In order to fulfil identification requirements
concerning legal entities, financial institutions should when necessary
To verify the legal existence and structure of the
customer by obtaining either from a public register or from the customer
or both, proof of incorporation, including information concerning the
customer's name, legal form, address, directors and provisions
regulating the power to bind the entity.
To verify that any person purporting to act on behalf
of the customer is so authorised and identify that person.
Financial institutions should take reasonable
measures to obtain information about the true identity of the persons on
whose behalf an account is opened or a transaction conducted if there
are any doubts as to whether these clients or customers are acting their
own behalf, for example, in the case of domiciliary companies (i.e.

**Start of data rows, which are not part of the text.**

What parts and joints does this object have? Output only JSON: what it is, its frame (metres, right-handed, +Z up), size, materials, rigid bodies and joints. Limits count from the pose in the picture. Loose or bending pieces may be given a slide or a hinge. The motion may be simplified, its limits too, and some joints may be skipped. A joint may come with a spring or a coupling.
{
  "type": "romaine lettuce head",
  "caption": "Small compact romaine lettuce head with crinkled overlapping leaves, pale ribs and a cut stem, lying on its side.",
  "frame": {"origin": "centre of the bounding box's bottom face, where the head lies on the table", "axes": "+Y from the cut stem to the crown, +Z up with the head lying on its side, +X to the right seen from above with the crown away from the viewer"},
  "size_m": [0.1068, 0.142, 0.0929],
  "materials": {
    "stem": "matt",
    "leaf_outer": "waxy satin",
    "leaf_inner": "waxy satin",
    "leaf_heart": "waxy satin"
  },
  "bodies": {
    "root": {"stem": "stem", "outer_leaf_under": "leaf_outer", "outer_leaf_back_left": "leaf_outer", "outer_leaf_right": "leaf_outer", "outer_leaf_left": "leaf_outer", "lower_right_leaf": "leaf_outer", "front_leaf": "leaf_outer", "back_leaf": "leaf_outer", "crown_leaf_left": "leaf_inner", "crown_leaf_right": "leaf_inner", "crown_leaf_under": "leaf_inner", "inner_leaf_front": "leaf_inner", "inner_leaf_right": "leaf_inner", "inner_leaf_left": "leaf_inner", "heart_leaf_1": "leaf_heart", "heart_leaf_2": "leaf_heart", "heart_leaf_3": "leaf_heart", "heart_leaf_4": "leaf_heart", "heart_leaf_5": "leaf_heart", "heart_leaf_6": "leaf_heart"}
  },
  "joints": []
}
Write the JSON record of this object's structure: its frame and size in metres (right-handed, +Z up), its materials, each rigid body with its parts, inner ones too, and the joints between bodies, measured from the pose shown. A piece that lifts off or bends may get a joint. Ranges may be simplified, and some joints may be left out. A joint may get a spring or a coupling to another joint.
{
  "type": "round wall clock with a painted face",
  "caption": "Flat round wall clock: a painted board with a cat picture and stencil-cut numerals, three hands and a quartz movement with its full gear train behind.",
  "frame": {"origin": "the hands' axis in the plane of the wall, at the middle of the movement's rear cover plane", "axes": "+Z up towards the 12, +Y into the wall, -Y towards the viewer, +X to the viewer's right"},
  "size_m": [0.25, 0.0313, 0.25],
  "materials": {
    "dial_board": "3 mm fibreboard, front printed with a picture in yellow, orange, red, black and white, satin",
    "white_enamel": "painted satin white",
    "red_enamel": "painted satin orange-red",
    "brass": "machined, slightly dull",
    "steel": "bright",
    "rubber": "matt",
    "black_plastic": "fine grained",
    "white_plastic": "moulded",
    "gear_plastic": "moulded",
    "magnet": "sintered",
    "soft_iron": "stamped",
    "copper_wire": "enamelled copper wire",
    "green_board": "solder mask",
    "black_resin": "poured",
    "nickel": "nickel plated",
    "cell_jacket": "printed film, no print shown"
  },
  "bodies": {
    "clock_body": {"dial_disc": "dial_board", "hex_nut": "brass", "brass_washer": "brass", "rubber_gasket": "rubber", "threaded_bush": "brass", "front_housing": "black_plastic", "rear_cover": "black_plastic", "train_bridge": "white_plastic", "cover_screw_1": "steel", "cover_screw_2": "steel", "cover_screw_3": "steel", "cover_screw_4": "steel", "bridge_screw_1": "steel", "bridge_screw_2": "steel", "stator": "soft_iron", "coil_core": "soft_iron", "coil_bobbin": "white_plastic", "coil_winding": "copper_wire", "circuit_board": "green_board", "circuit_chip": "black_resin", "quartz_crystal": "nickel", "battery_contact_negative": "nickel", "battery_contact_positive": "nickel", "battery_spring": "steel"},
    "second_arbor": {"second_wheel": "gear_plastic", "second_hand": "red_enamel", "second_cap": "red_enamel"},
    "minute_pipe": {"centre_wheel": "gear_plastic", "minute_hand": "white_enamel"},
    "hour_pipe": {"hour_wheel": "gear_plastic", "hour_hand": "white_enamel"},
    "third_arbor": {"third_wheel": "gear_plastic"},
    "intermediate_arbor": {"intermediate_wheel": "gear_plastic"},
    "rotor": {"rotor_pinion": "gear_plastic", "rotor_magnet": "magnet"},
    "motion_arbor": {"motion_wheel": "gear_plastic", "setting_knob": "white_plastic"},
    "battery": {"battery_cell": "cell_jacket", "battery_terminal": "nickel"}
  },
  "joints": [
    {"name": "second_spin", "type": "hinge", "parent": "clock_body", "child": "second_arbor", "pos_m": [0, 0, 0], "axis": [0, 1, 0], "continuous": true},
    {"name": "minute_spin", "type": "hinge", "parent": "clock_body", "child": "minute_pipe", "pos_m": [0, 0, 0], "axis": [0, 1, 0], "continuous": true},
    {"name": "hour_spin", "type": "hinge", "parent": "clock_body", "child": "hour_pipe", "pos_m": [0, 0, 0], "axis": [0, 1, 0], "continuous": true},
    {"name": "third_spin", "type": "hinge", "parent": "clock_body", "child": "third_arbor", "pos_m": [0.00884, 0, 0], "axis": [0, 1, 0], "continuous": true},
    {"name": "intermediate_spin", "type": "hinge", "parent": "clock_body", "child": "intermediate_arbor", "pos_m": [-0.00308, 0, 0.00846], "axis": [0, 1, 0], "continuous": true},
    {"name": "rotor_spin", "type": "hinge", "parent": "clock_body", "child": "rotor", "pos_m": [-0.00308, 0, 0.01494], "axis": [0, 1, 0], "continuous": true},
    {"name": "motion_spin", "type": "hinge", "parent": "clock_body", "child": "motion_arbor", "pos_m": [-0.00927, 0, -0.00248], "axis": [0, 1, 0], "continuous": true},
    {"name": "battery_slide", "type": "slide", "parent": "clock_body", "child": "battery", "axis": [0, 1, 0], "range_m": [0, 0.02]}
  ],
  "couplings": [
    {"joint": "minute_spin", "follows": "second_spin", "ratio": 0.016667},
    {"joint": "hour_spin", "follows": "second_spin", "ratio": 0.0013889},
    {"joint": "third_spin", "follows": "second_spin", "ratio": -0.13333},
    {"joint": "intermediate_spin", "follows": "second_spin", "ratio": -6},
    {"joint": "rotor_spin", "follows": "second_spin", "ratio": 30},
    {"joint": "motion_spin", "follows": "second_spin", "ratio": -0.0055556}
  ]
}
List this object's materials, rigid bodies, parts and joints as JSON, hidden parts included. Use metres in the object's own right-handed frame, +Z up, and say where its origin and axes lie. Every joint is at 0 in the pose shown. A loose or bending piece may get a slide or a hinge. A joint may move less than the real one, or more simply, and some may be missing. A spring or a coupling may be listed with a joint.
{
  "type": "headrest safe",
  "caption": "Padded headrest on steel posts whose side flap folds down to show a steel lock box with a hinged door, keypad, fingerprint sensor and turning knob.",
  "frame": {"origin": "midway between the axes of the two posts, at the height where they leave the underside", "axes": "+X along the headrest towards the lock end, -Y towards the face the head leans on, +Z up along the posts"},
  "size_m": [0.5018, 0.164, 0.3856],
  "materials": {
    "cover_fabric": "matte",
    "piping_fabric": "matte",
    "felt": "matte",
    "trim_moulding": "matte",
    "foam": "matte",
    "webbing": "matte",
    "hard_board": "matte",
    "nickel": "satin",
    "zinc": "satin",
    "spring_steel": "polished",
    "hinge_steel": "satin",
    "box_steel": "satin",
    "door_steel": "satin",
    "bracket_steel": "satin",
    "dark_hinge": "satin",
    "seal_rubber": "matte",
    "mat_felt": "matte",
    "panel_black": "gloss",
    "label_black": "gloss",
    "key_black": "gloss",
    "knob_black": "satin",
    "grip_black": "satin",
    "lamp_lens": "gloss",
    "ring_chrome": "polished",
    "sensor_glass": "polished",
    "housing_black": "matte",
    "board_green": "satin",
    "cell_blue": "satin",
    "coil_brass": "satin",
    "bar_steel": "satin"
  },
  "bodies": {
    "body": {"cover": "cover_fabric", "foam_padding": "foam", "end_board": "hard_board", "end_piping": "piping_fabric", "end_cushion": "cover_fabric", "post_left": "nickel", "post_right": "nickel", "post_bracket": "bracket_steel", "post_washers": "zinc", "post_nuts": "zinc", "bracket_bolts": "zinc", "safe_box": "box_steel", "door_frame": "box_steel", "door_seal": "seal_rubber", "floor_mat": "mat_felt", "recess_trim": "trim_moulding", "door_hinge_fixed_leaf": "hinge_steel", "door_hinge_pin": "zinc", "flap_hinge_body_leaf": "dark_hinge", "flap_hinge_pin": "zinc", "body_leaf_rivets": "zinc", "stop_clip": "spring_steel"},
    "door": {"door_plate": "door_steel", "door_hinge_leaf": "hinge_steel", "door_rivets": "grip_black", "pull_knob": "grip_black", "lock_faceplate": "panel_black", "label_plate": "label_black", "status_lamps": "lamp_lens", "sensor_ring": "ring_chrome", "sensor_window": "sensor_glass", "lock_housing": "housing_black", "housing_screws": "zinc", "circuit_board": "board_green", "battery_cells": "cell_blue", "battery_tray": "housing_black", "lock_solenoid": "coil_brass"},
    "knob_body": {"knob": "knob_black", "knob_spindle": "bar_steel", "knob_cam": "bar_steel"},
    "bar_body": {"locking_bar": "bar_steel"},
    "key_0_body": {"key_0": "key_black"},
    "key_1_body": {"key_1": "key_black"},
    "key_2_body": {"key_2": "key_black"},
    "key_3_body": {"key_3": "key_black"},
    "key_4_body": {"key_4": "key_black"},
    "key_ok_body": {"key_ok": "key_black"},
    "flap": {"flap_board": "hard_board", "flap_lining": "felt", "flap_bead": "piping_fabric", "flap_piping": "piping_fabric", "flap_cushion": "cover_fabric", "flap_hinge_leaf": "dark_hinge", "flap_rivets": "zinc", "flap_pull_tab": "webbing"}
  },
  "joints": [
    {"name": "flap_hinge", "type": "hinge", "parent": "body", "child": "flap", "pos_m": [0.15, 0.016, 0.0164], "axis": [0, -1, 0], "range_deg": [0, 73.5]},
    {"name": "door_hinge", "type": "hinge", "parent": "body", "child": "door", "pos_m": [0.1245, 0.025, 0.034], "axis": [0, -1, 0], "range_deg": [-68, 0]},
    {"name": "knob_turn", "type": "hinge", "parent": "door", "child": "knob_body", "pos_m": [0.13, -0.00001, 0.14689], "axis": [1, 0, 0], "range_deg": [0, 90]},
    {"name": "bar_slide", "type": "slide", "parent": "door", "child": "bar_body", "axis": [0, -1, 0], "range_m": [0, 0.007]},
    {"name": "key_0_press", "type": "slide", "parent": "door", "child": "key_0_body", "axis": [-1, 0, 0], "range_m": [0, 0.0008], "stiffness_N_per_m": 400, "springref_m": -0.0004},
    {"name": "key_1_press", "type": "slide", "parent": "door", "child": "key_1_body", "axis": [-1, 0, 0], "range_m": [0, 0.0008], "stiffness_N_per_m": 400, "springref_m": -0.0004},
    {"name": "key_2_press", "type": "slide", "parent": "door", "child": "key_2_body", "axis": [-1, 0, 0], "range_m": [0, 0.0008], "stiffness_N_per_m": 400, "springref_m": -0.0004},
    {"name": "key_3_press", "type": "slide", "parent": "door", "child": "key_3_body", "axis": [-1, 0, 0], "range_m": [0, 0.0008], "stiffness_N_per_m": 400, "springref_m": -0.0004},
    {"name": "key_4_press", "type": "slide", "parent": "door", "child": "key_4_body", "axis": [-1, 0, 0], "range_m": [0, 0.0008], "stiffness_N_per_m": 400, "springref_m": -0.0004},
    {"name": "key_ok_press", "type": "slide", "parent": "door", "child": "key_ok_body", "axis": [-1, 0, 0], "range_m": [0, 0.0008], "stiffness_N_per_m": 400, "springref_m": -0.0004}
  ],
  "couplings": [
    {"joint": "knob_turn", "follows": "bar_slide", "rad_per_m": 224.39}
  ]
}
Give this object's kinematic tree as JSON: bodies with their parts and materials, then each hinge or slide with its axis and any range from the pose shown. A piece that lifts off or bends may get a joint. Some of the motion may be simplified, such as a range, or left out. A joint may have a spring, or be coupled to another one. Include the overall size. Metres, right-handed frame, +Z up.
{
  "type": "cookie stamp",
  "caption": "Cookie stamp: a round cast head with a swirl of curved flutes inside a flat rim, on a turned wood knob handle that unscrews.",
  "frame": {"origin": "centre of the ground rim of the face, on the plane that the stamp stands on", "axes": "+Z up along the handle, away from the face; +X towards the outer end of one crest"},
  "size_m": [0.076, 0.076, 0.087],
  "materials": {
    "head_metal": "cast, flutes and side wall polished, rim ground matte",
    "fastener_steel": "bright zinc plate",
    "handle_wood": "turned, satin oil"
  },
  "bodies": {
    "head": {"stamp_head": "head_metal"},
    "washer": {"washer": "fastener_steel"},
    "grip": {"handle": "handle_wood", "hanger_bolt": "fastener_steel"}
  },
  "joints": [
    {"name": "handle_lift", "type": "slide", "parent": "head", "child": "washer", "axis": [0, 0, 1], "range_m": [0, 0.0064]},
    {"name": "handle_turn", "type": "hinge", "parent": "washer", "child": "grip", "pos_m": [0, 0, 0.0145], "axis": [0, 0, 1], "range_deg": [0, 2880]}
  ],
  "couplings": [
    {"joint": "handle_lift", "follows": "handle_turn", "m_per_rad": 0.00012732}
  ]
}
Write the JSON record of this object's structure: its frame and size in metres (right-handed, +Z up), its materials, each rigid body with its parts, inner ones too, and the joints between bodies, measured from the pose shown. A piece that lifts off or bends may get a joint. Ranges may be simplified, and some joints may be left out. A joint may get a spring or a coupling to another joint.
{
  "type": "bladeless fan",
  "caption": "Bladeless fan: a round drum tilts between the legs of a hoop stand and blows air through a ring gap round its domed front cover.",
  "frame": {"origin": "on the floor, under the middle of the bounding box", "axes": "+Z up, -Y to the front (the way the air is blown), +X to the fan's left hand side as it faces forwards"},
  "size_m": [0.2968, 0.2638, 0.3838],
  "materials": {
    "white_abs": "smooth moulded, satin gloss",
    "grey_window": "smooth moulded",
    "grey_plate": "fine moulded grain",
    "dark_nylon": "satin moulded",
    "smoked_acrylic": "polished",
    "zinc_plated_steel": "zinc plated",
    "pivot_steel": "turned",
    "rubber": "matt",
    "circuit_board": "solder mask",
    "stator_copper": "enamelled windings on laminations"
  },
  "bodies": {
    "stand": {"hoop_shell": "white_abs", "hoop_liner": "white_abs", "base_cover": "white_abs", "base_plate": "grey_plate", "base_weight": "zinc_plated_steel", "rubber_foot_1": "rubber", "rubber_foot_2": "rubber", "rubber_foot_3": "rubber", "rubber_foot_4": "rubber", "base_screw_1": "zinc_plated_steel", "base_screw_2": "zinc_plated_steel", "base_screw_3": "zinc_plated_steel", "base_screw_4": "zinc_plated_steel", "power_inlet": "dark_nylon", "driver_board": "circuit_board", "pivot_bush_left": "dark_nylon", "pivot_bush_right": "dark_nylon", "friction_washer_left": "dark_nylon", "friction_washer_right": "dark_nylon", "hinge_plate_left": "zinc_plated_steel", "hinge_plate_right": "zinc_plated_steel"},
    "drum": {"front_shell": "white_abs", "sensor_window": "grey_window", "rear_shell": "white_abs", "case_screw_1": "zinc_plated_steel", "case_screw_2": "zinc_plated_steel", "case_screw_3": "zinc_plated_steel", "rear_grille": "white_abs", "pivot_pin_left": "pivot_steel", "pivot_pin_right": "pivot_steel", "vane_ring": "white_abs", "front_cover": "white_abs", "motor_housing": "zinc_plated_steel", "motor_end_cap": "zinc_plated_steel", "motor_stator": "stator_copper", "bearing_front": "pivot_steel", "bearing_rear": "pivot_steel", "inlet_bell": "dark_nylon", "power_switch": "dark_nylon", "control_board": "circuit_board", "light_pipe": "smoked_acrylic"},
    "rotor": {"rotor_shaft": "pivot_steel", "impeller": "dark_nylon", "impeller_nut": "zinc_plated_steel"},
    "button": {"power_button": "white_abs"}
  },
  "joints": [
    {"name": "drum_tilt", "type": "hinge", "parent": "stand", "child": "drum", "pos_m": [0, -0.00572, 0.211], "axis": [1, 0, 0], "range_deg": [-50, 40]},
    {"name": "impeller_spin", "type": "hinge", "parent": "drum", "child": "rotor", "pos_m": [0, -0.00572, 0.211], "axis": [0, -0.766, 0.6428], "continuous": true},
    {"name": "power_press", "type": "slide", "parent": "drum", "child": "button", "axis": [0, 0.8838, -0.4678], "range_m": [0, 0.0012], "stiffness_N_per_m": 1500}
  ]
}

institutions, corporations, foundations, trusts, etc. that do not
conduct any commercial or manufacturing business or any other form of
commercial operation in the country where their registered office is
Financial institutions should maintain, for at least
five years, all necessary records on transactions, both domestic or
international, to enable them to comply swiftly with information
requests from the competent authorities. Such records must be sufficient
to permit reconstruction of individual transactions (including the
amounts and types of currency involved if any) so as to provide, if
necessary, evidence for prosecution of criminal behaviour.
Anti-money laundering legislation is being passed in
the US and Europe hastily as a part of their efforts to deny the use by
terrorists of their banks and other financial institutions for funding
terrorist activities around the world. The other countries of the world
specially the coalition partners are being pressurised to follow suit.
It is a welcome development from the point of view of developing
countries from where the illegally accumulated capital goes to developed
countries through dubious means. Such flight of capital will cease
because of these measures and it would have healthy effect on the
economy of developing countries like Pakistan.